Shabalin: “It’s a very big commitment, because it’s not only rehearsal time, they have to practice their parts, they have to be ready for the rehearsal.”
Shabalin, who watched arts and music programs cut during the recession a decade ago, says having music in the public schools is critical.
Shabalin: “We cannot exist without public school pogroms. And if those programs are going to be cut we would not have enough students. We have private students, obviously, but the major concern is elementary and middle school string programs.
While some students here will go on to make music a profession, most are here to enjoy playing and realize the benefits learning an instrument offers.
Smith: “Music has definitely helped my math, because there’s a lot of math in music. I struggled with math for a really long time. And once I got to fractions I realized: oh wait - this is just music.”

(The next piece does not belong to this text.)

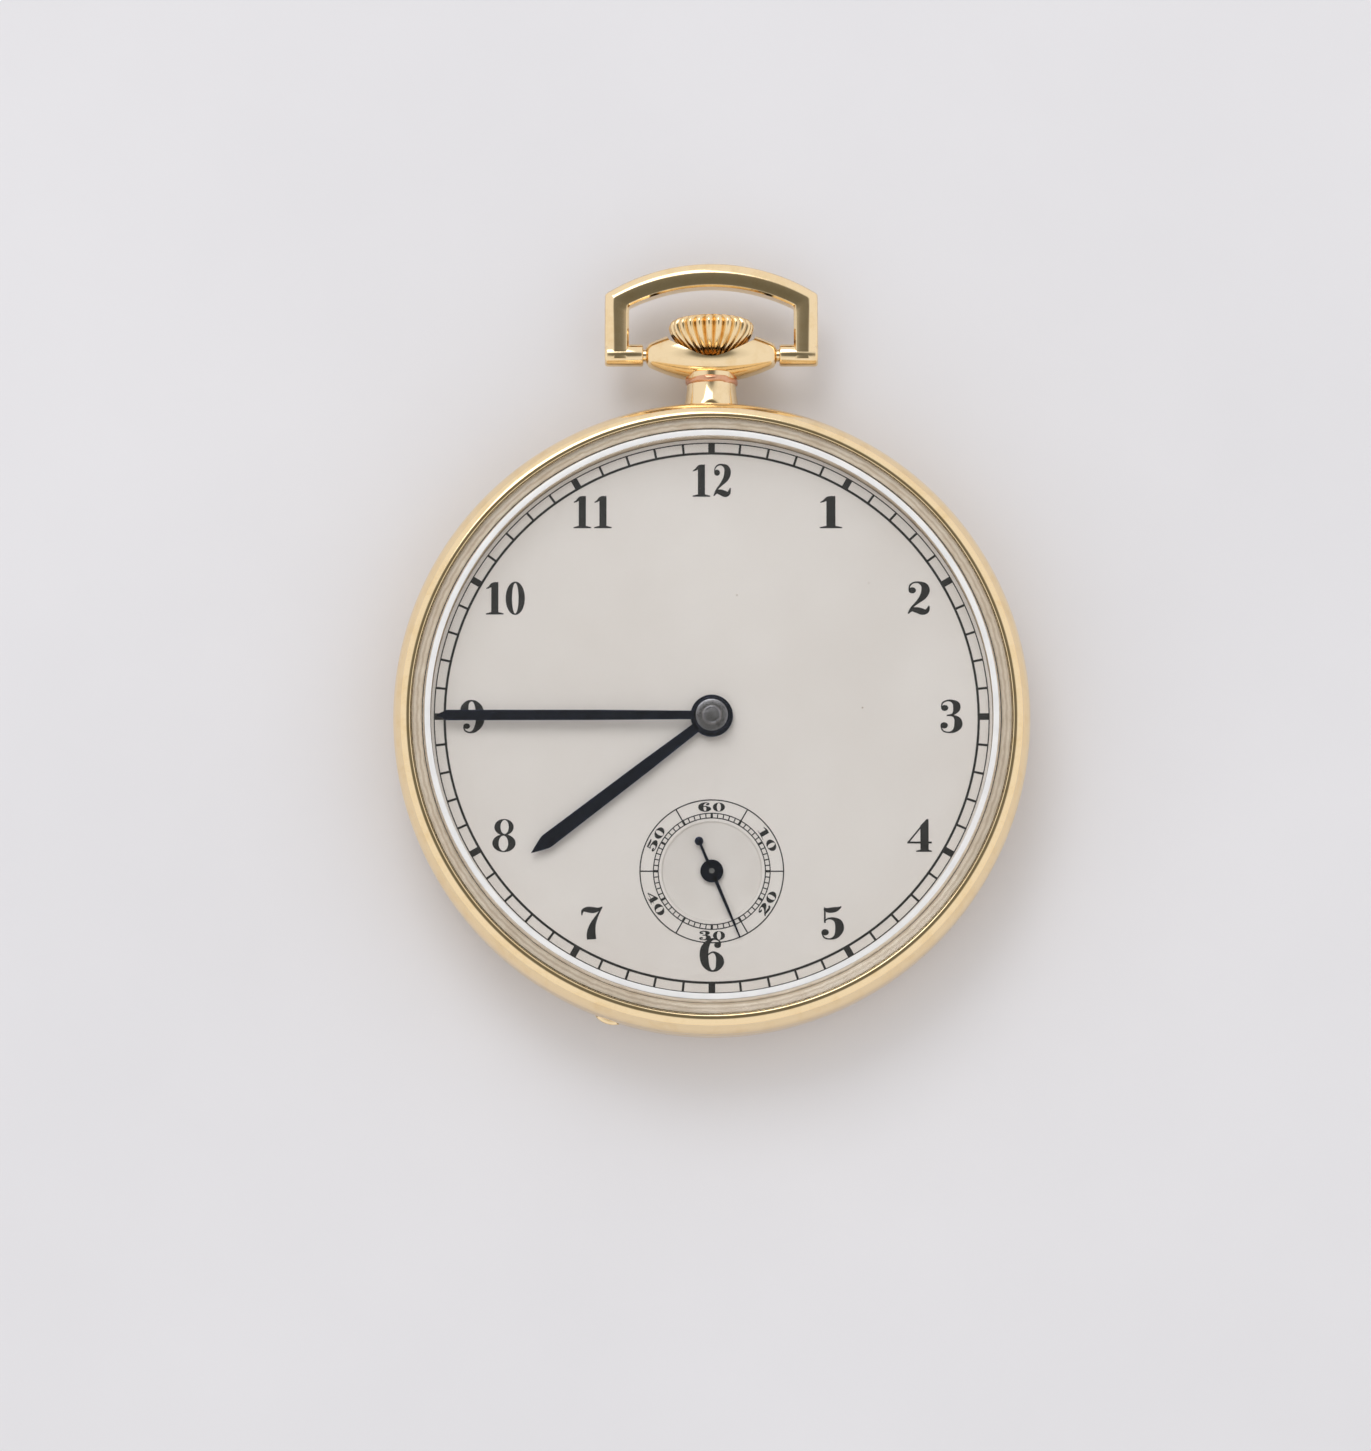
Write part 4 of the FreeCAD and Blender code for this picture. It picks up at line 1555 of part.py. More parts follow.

Magoon: “The thing that meant so much for me, even before they had this building, even before many of the programs were part of it, because it was a smaller community then. The thing that meant so much for me is that people were investing in me, when I was here as a student. People were almost always going above what they had to in order to see me grow in my instrument and be a part of my growth, even administrators, not just teachers.”
Shabalin: “When we play together it’s not only your individual effort, it’s how to blend with other people, how to mesh with the sound. That’s a great experie4nce for kids to have this kind of opportunity, to make a beautiful harmony.”
Beauchesne: “Music is inside every human being. When you give kids the opportunity to tap into that and you tell them that theirs is unique and different and you do that in music a instruction environment like the one we have, where often they’re working one-on-one with an adult who’s telling them: this is something that’s in you, I believe in you and I know that you’re capable of achieving something remarkable if you want to. That’s a powerful message to send to a kid.”
In East Providence, Jim Hummel for The Rhode Island Spotlight.